During the 2004 lockout, I watched former NHLer Eric Cairns play for the London Racers of the English Ice Hockey League. At six-foot-five, Cairns was a bruising defenseman who the Penguins traded for to protect Sidney Crosby - he'd better be an enforcer: even in the English League, against a team that had only dressed two lines, Cairns appeared to lack mobility and stick-handling skills. When I looked up his career stats, I was somewhat amazed to find that after finishing junior hockey, from Age 20 to Age 32, he had scored just 18 goals. Not 18 NHL goals. 18 goals in 639 games at all levels of hockey. Think about that - Eric Cairns scored a goal every 35 games. If he scored one goal in a season, it was pretty unlikely that he would score a second. It over him over 100 games in the NHL to score. Among players who were good enough to play in the NHL, Eric Cairns was a legendarily bad goalscorer.

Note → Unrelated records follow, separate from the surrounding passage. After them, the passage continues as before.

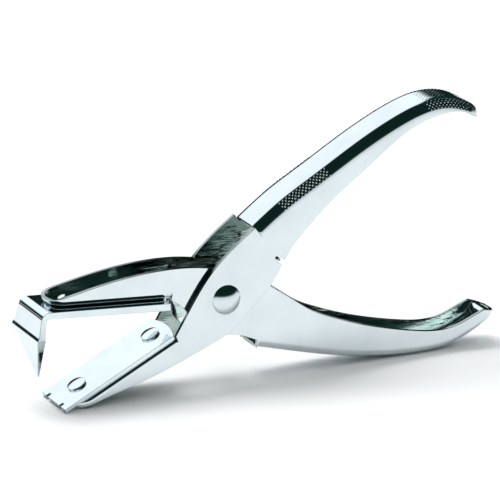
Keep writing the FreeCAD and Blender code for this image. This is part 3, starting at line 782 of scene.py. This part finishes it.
ROUNDED = [("BEVEL", {"width": EDGE_ROUND, "segments": 2, "limit_method": "WEIGHT",
                      "use_clamp_overlap": False, "material": 1}),
           ("WEIGHTED_NORMAL", {"keep_sharp": True, "weight": 100})]
print("modifiers of a lever:", [kind for kind, values in ROUNDED])

# %% [markdown]
# With all the steps of the recipe ready, each lever is one call. Its outside is mirror chrome, its
# sheared rims are duller, and the insides of the channels have their own wavy plating, painted
# darker in the outer lever as painted shade and brighter in the inner lever as painted light.

# %% Levers
outer_piece = finished("outer_lever_shell", lever_sheet(OUTER), [CHROME, DULL_RIM_AND_SHADE, PAINTED_SHADE_INSIDE], "outer",
                       ["outer_lever"], ROUNDED)
inner_piece = finished("inner_lever_shell", lever_sheet(INNER), [CHROME, DULL_RIM_AND_SHADE, PAINTED_LIGHT_INSIDE], "inner",
                       ["inner_lever"], ROUNDED)

# %% [markdown]
# The lower handle's sheet is folded back inside its tip. It could be a second sheet with a real
# fold, but only its top is ever seen. So it is a ramp from the web up to just below the free edge,
# and its underside is buried in the sheet.

# %% Folded tip
LIP_REACH, LIP_COLUMNS, LIP_ROWS = 9.0, 12, 16
LIP_LOW, LIP_BELOW_EDGE, LIP_BURIED = 0.4, 0.5, 0.6


def lip_mesh(shape):
    """The sheet folded back inside a handle's tip, as a ramp from the web up to the free edge."""
    mesh = bmesh.new()
    mesh.verts.layers.float_vector.new("inside")
    edge = np.vstack([smooth_line(shape["edge"]), shape["handle_tail"]])
    web = Web(smooth_line(shape["back"]), shape["handle_out"], edge)
    corner, half = shape["corner"], shape["width"] / 2
    grid = []
    for i in range(LIP_COLUMNS + 1):
        share = i / LIP_COLUMNS
        s = web.length - SHEET - LIP_REACH * (1 - share)
        past = max(0.0, s - (web.length - corner))
        width = half - corner + math.sqrt(max(0.0, corner ** 2 - past ** 2)) - SHEET
        rise = (3 * share ** 2 - 2 * share ** 3) * max(LIP_LOW, web.depth(s) - SHEET - LIP_BELOW_EDGE)
        row = []
        for k in range(LIP_ROWS + 1):
            y = width * (2 * k / LIP_ROWS - 1)
            x, z = web.point(s) - web.normal(s) * (SHEET + rise)
            low_x, low_z = web.point(s) - web.normal(s) * LIP_BURIED * SHEET
            row.append(sheet_vertex(mesh, (x, y, z), (low_x, y, low_z)))
        grid.append(row)
    for first, second in zip(grid, grid[1:]):
        for k in range(LIP_ROWS):
            mesh.faces.new((first[k], second[k], second[k + 1], first[k + 1]))
    mesh.normal_update()
    if sum(face.normal.z for face in mesh.faces) < 0:
        bmesh.ops.reverse_faces(mesh, faces=mesh.faces)
    thickened(mesh)
    return mesh


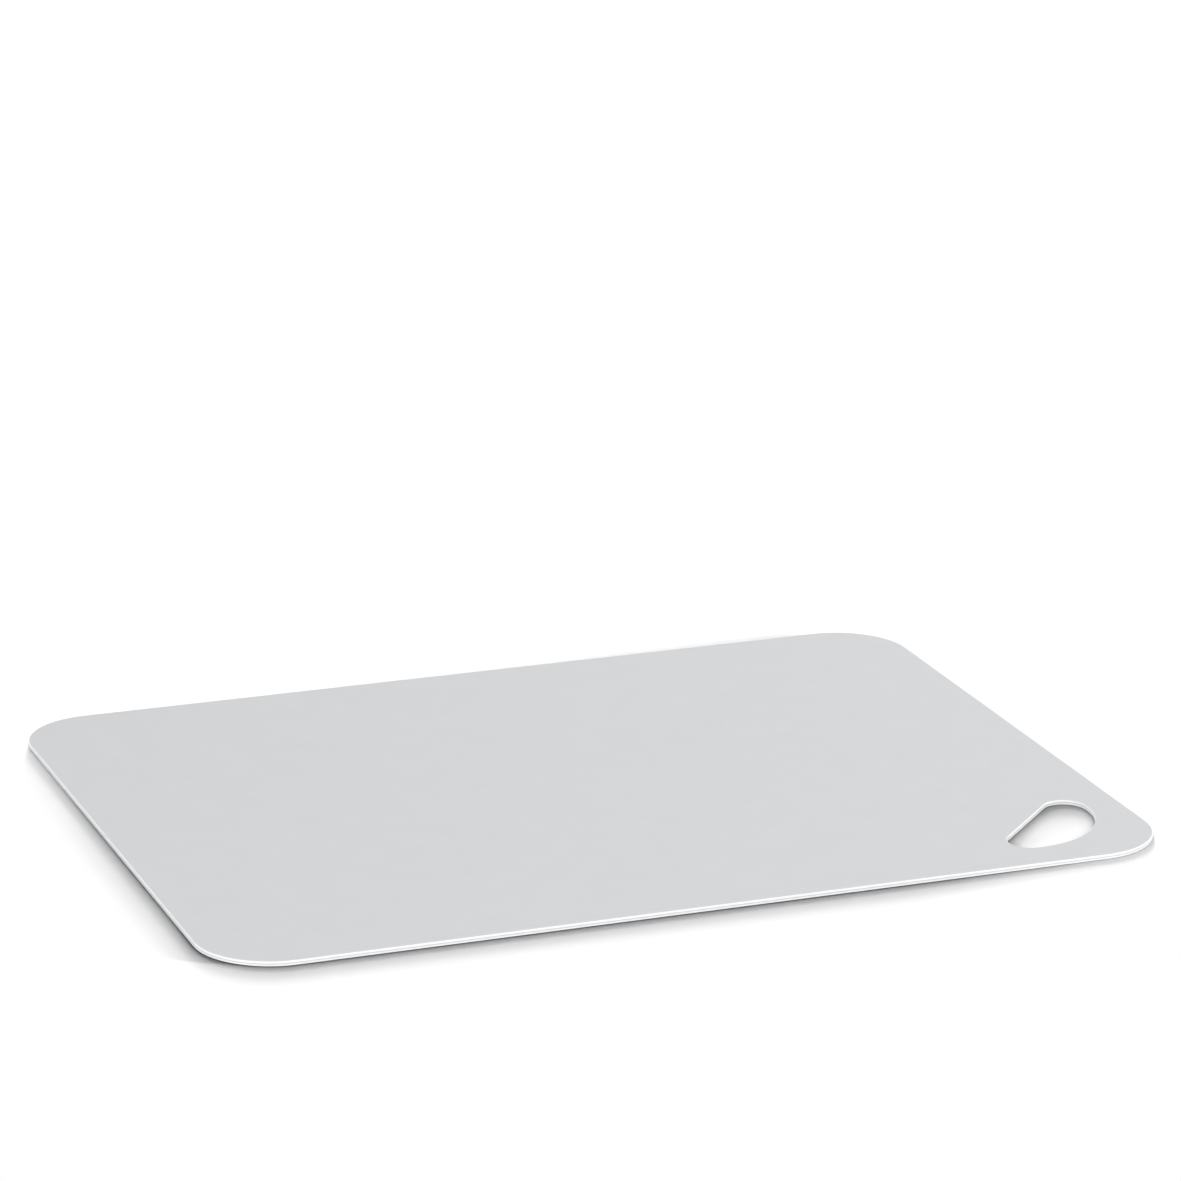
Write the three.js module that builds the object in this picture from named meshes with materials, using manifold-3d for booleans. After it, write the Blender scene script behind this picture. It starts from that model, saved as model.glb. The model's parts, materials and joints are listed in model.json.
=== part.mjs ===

But with yet another ill-advised New York Islanders call-up this year, we have a contender for Cairns' title: 21-year-old Joel "Wrecker" Rechlicz. Rechlicz, if you can believe this, has just one goal in 166 games since he turned 17. As you might imagine, he does have 567 penalty minutes per goal over that time frame. This got me wondering who the all-time worst goalscorers have been in the history of the NHL. I don't care what level you score at - even if a goal in Junior B translates to 5% of a goal in the NHL, I want to know which players have such stone hands that they'll be mobbed by their teammates if they somehow put the puck in the net. Well, here's our top nine, standing an average of 6-foot-3 and 219 pounds:

Name Years GP G PIM PIM/G
Joel Rechlicz 2009 166 1 567 567
Trevor Gillies 2005-2006 704 14 2934 210
David Koci 2006-2009 585 10 1948 195
Boris Valabik 2007-2009 373 10 1441 144
Ken Baumgartner 1987-1999 954 23 3280 143
Bennett Wolf 1980-1983 477 18 2488 138
Kim Clackson 1979-1981 547 16 2159 135
Wade Brookbank 2003-2009 632 20 2668 133
Garrett Burnett 2003-2004 525 26 3416 131

Why nine and not some normal round number like 10 or 15? Well, it turns out that disastrously bad goal-scoring skills are harder to come by than you might think. There are a few players who racked up 3000 or 4000 penalty minutes but were clearly great scorers in midget hockey and matured (if you can call it that) into goons. Or there are players who couldn't score but clearly got to play a little bit on the power play and so got in on the glory of goal-scoring just a little bit. So this just a list of players who can't score, can't pass, and get into fights all the time - yet got to play in the NHL!

In case you're wondering, there is another player who's threatening to make the top of this list: Rechlicz's brother Marc (currently toiling in the CHL), who has had plenty of fights since he left high school hockey - but has been credited with exactly zero goals and zero assists.